Rather, the problem describes the way to schedule the duration between one insertion/removal of balls, and the next insertion/removal of balls:
1. Start at 11:50pm
2. 5 minutes later, 11:55
3. 2.5 minutes later, 11:57:30
4. 1.25 minutes later, 11:58:45
and so on. So, you have three choices here:

• You believe that at midnight, every ball will have been inserted. This is the choice that everyone in this thread has been working with. (And I assure you, the only mathematically correct one, but ok ok I won't force you to choose it.)
• You believe that at some time before midnight, every ball will have been inserted. I suppose the problem doesn't define what to do from then until midnight if you finish inserting all infinity balls, but it's safe to assume we can just twiddle our thumbs and not move any more balls around. (It doesn't matter, since you definitely won't finish before midnight: name any time prior to midnight and I can tell you exactly how many steps you've taken and how many balls are in the jug, and both will be quite finite numbers.)

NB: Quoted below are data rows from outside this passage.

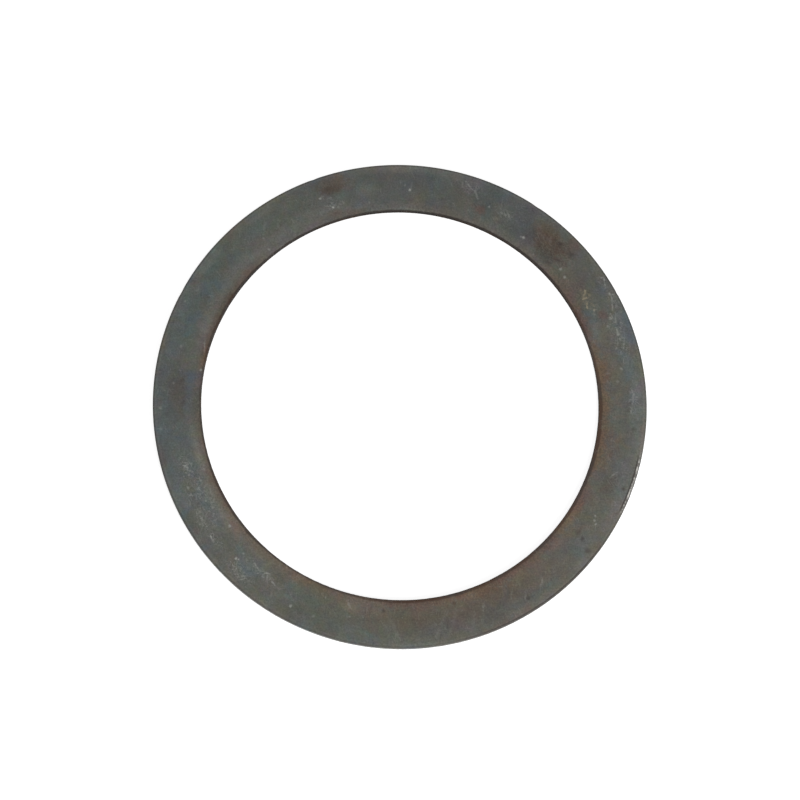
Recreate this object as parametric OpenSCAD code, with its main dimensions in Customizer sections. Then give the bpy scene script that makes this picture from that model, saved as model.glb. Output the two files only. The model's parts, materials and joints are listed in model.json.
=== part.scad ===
// Flat steel washer of the shim ring kind, punched from sheet in one stroke.
// It fills the gap between a shaft's shoulder and a bearing in its housing.
// Millimetres, +Z up, origin at the centre of the bore on the lower face.

/* [Ring] */
// Diameter of the shaft that passes through the bore
shaft_d = 80; // [40:1:90]
// Diameter of the housing bore that the ring lies in
housing_d = 100; // [98:1:160]
// Thickness of the sheet
thickness = 2; // [1.6:0.1:5]

/* [Fit] */
// How much wider the bore is than the shaft, on the diameter
bore_play = 0.25; // [0.1:0.05:1]
// How much narrower the rim is than the housing bore, on the diameter
rim_play = 0.3; // [0.1:0.05:1]

/* [Sheared edge] */
// Radius of the corner that the punch drew down, at the upper face
rolled_r = 0.3; // [0.05:0.05:0.5]
// Height of the smooth land's lower end, where the torn band starts
torn_h = 0.55; // [0.3:0.05:0.8]
// How far the torn band leans back into the sheet
torn_lean = 0.06; // [0.02:0.01:0.12]
// Radius of the worn corner at the lower face, where the burr came off
worn_r = 0.12; // [0.05:0.01:0.2]

/* [Hidden] */
$fn = 180;
// How far each cutting shape runs past the sheet
past = 0.5;
bore_r = (shaft_d + bore_play) / 2;
rim_r = (housing_d - rim_play) / 2;

// What rounding takes off a square corner at the origin, with the sheet to its left and below
module corner_waste(r) {
    difference() {
        translate([-r, -r]) square(r + past);
        translate([-r, -r]) circle(r);
    }
}

// What the sheared wall loses beside a straight cut at x = 0, with the sheet on the left.
// From the top: a rolled corner, the smooth land, the torn band and the worn corner.
module wall_waste() {
    translate([0, thickness]) corner_waste(rolled_r);
    polygon([[0, torn_h], [-torn_lean, worn_r], [-torn_lean, -past], [past, -past], [past, torn_h]]);
    translate([-torn_lean, 0]) mirror([0, 1]) corner_waste(worn_r);
}

// The ring's section, with its radius along X and its height along Y.
// One stroke cuts both walls, so both rolled corners lie on the upper face.
module section() {
    difference() {
        translate([bore_r, 0]) square([rim_r - bore_r, thickness]);
        translate([rim_r, 0]) wall_waste();
        translate([bore_r, 0]) mirror([1, 0]) wall_waste();
    }
}

module washer() {
    color([0.36, 0.36, 0.34]) rotate_extrude() section();
}

washer();
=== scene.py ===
# A thin steel ring washer, grey with oxide, rusty round the bore and worn to bare steel on part of the rim,
# with a painted highlight on it
import json
from math import cos, pi, radians, sin, sqrt

import bpy
from mathutils import Matrix, Vector


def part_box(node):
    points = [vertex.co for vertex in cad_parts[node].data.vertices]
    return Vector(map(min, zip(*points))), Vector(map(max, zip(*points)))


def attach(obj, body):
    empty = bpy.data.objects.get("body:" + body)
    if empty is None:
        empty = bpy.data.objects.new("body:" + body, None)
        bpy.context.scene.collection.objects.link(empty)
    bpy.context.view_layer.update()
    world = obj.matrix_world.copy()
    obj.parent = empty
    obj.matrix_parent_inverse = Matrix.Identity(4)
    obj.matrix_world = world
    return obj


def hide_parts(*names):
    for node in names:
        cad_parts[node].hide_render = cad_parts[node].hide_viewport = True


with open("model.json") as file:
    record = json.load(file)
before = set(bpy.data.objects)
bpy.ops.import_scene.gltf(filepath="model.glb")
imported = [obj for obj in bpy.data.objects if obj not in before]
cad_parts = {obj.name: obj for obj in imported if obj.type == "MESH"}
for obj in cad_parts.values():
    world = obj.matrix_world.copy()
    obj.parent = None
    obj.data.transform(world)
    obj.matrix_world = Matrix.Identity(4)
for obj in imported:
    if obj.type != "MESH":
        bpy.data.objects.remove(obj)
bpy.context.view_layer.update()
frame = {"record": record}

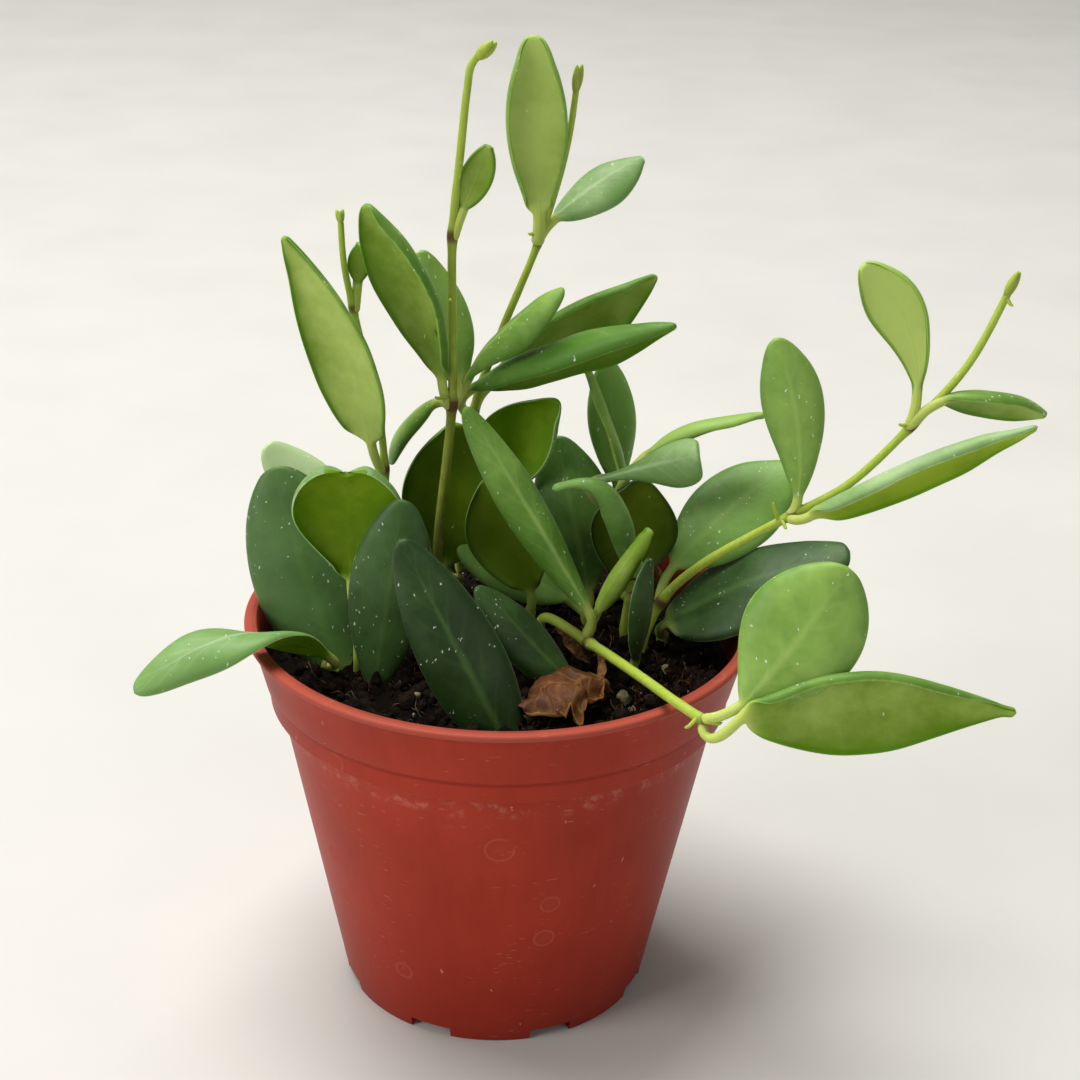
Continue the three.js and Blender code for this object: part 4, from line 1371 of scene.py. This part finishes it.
def scattered(count, seed, reach):
    """Random places on the soil, as (x, y, the random numbers to go on with)."""
    random_from = random.Random(seed)
    for _ in range(count):
        angle = random_from.uniform(0, 2 * math.pi)
        out = math.sqrt(random_from.random()) * reach
        yield out * math.cos(angle), out * math.sin(angle), random_from


def add_lump(bm, place, size, random_from, subdivisions=2, squash=0.75):
    """Adds one irregular crumb."""
    turn = Euler([random_from.uniform(*ANY_ANGLE) for _ in range(3)]).to_matrix().to_4x4()
    shape = Matrix.Diagonal((size, size * random_from.uniform(0.6, 1), size * squash, 1))
    ball = bmesh.ops.create_icosphere(bm, subdivisions=subdivisions, radius=1, matrix=turn @ shape)
    offset = Vector([random_from.uniform(0, 99) for _ in range(3)])
    for vert in ball["verts"]:
        dent = noise.noise_vector(vert.co / size * SOIL["lump"]["dents"] + offset)
        vert.co += dent * size * SOIL["lump"]["dent"]
        vert.co += Vector(place)


def pour_in(bm, heap):
    """Adds a small heap to a shape. Working in small heaps is much quicker than in one large one."""
    mesh = bpy.data.meshes.new("heap")
    heap.to_mesh(mesh)
    heap.free()
    bm.from_mesh(mesh)
    bpy.data.meshes.remove(mesh)


def soil_crumbs():
    """Loose crumbs on the soil, few of them large."""
    bm = bmesh.new()
    crumb = SOIL["crumb"]
    for seed in range(SOIL["crumb_heaps"]):
        heap = bmesh.new()
        for x, y, random_from in scattered(SOIL["heap"], seed + 5, SOIL["reach"]):
            size = random_from.uniform(0.3, 1.0) ** crumb["rarity"] * crumb["extra"] + crumb["least"]
            place = (x, y, soil_height(x, y) + size * 0.15)
            add_lump(heap, place, size, random_from, 2 if size > crumb["finer_from"] else 1)
        pour_in(bm, heap)
    finish_piece(bm, "soil_crumbs", [peat_crumb], "potting_soil")


def soil_grit():
    bm = bmesh.new()
    random_from = random.Random(8)
    for x, y, size in SOIL["grit"]:
        add_lump(bm, (x, y, soil_height(x, y) + size * 0.4), size, random_from, 3)
    for x, y, random_from in scattered(SOIL["grit_count"], 9, SOIL["reach"]):
        size = random_from.uniform(0.25, 0.7)
        add_lump(bm, (x, y, soil_height(x, y) + size * 0.5), size, random_from)
    finish_piece(bm, "soil_grit", [grit], "potting_soil")


def add_shred(bm, x, y, random_from, shortest, longest, highest):
    """Adds one crooked fibre that lies on the soil and stands up in its middle."""
    heading, length = random_from.uniform(*ANY_ANGLE), random_from.uniform(shortest, longest)
    line = []
    for i in range(5):
        heading += random_from.uniform(-0.7, 0.7)
        lift = 0.25 + math.sin(math.pi * i / 4) * random_from.uniform(0, highest)
        line.append(Vector((x, y, soil_height(x, y) + lift)))
        x += math.cos(heading) * length / 4
        y += math.sin(heading) * length / 4
    thick = random_from.uniform(0.08, 0.2)
    tube(bm, line, lambda point, share: thick * (1 - 0.6 * share), 4)


def soil_fibres():
    bm = bmesh.new()
    for x, y, random_from in scattered(SOIL["fibres"], 21, SOIL["reach"] - 3):
        add_shred(bm, x, y, random_from, **SOIL["fibre"])
    finish_piece(bm, "soil_fibres", [fibre], "potting_soil")


def soil_husk():
    """Tufts of brown husk: short shreds and lumps in a heap."""
    bm = bmesh.new()
    for at_x, at_y, spread, count in SOIL["husk"]:
        for x, y, random_from in scattered(count, count, spread):
            x, y = at_x + x, at_y + y
            add_shred(bm, x, y, random_from, **SOIL["shred"])
            add_lump(bm, (x, y, soil_height(x, y) + 0.3), random_from.uniform(0.3, 0.8), random_from, 1)
    finish_piece(bm, "soil_husk", [husk], "potting_soil")


def withered_bits():
    """The dried tail of the dead leaf, and the dried stalks that stand beside the runner."""
    bm = bmesh.new()
    for points, thick, flatness in SOIL["dried"]:
        line = evenly_spaced(smooth_line(points), 0.8)
        verts = tube(bm, line, lambda point, share: thick * (0.45 + 0.55 * math.sin(math.pi * share)), 12,
                     flatness=flatness)
        for vert in verts:
            vert.co += noise.noise_vector(vert.co * 0.5) * thick * 0.6
    finish_piece(bm, "withered_bits", [withered_skin], "withered_leaf", finer=1)


soil_piece()
soil_crumbs()
soil_grit()
soil_fibres()
soil_husk()
withered_bits()


# ---------- floor, lights and camera ----------
def floor_piece():
    bm = bmesh.new()
    bmesh.ops.create_circle(bm, cap_ends=True, segments=96, radius=FLOOR_RADIUS)
    finish_piece(bm, "pale_floor", [floor_material()], stage=True)


def aim(thing, place, target):
    """Puts a lamp at a place in millimetres, looking at a target."""
    thing.location = Vector(place) * MM
    thing.rotation_euler = (Vector(target) - Vector(place)).to_track_quat("-Z", "Y").to_euler()


def light_the_scene():
    for name, (place, target, size, watts, tone) in LAMPS.items():
        data = bpy.data.lights.new(name, "AREA")
        data.shape = "SQUARE"
        data.size = size * MM
        data.energy = watts
        data.color = tone
        lamp = bpy.data.objects.new(name, data)
        bpy.context.scene.collection.objects.link(lamp)
        aim(lamp, place, target)
    world = bpy.data.worlds.new("soft_sky")
    world.use_nodes = True
    sky, strength = WORLD_LIGHT
    world.node_tree.nodes["Background"].inputs["Color"].default_value = colour(sky)
    world.node_tree.nodes["Background"].inputs["Strength"].default_value = strength
    bpy.context.scene.world = world


def put_camera():
    """The camera looks down on the plant from the front, turned by its roll."""
    elevation = math.radians(CAMERA["elevation"])
    back = Vector((0, -math.cos(elevation), math.sin(elevation)))
    right = Matrix.Rotation(math.radians(CAMERA["roll"]), 3, back) @ Vector((1, 0, 0))
    up = back.cross(right)
    place = (Vector(CAMERA["target"]) + back * CAMERA["distance"]) * MM
    data = bpy.data.cameras.new("studio_camera")
    data.lens = CAMERA["lens"]
    data.clip_start, data.clip_end = 0.01, 20
    camera = bpy.data.objects.new("studio_camera", data)
    bpy.context.scene.collection.objects.link(camera)
    turned = Matrix((right, up, back)).transposed()
    camera.matrix_world = Matrix.Translation(place) @ turned.to_4x4()
    bpy.context.scene.camera = camera


floor_piece()
light_the_scene()
put_camera()
bpy.context.scene.view_settings.view_transform = "Standard"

• You believe that by midnight, we won't be finished inserting balls -- maybe even that we will never be finished and that it would take an infinite amount of time, even though we keep speeding up by half the interval between steps. If this is the case, it should be easy for you to answer the question of how many balls are in the jug. Since at midnight we haven't yet inserted all of the balls (or we'd be done), there must be an infinite number of balls still to go*, and since we always insert them in order, we couldn't yet have already inserted an infinite number of balls*. So we must have inserted a finite number of them (and as the problem specifies, removed exactly one-tenth that number).
This choice can be shown to be false too though in a similar way to the previous one: Name any finite number of steps that you think we won't have time to take until after midnight, or the number on any ball which you think isn't scheduled to be inserted until after midnight, and I can tell you exactly what time that step will be taken or when that ball will be inserted: it will be a positive real duration before midnight.

* I assert both of these claims without reservation but I leave rigorous proof of them to those of you with better knowledge of formal properties of aleph null (or whatever!)